Bootstrap Methods and Permutation Tests
Tim Hesterberg, Instacart
We begin with a graphical approach to bootstrapping and permutation testing, illuminating basic statistical concepts of standard errors, confidence intervals, p-values and significance tests.
We consider a variety of statistics (mean, trimmed mean, regression, etc.), and a number of sampling situations (one-sample, two-sample, stratified, finite-population), stressing the common techniques that apply in these situations. We’ll look at applications from a variety of fields, including telecommunications, finance, and biopharma.
These methods let us do confidence intervals and hypothesis tests when formulas are not available. This lets us do better statistics, e.g., use robust methods (we can use a median or trimmed mean instead of a mean, for example). They can help clients understand statistical variability. And some of the methods are more accurate than standard methods.

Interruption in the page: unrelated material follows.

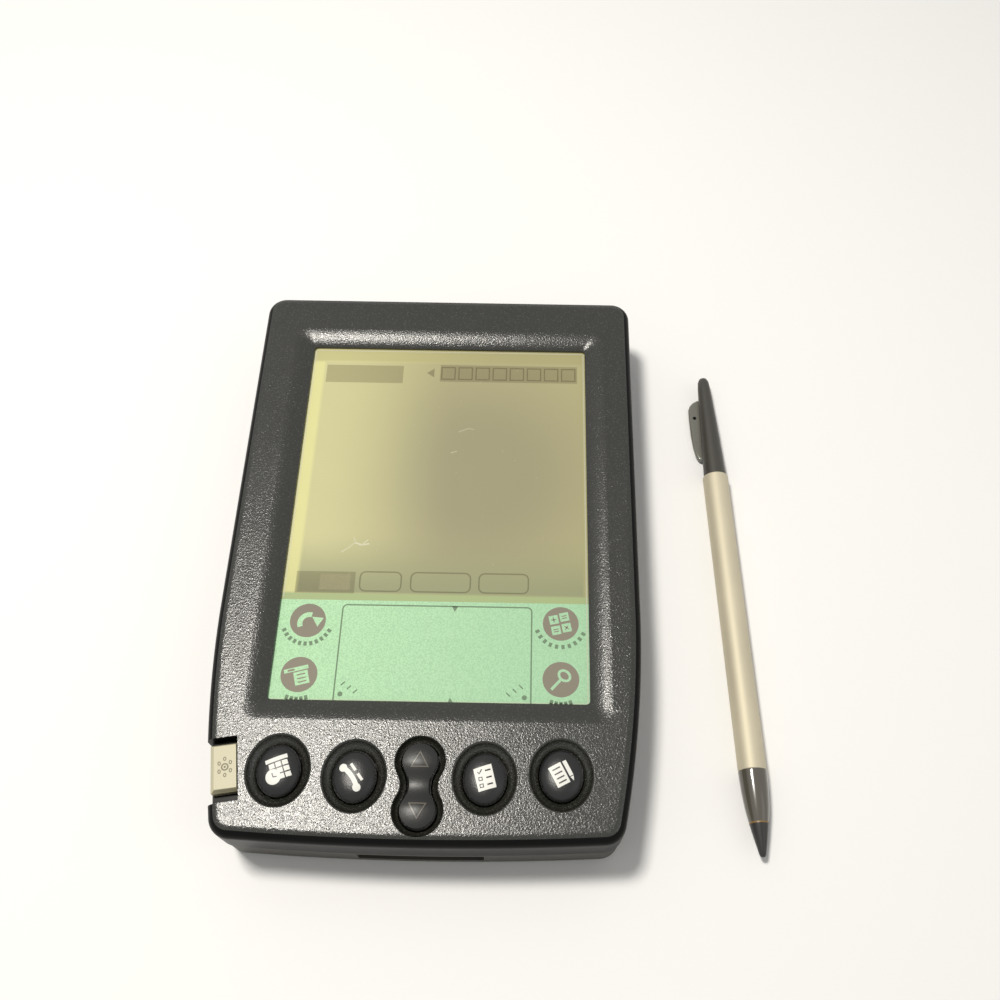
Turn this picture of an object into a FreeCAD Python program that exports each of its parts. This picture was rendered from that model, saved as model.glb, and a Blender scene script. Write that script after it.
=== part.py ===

DR. TIM HESTERBERG is a Staff Data Scientist at Instacart. He previously worked at Google, Insightful, Franklin & Marshall College, and Pacific Gas & Electric Co. He received his Ph.D. in Statistics from Stanford University, under Brad Efron, and is a Fellow of the American Statistical Association and AAAS. He is author of the “Resample” package for R, Chihara and Hesterberg “Mathematical Statistics with Resampling and R” (2018, 3e in press), and “What Teachers Should Know about the Bootstrap: Resampling in the Undergraduate Statistics Curriculum”, The American Statistician 2015.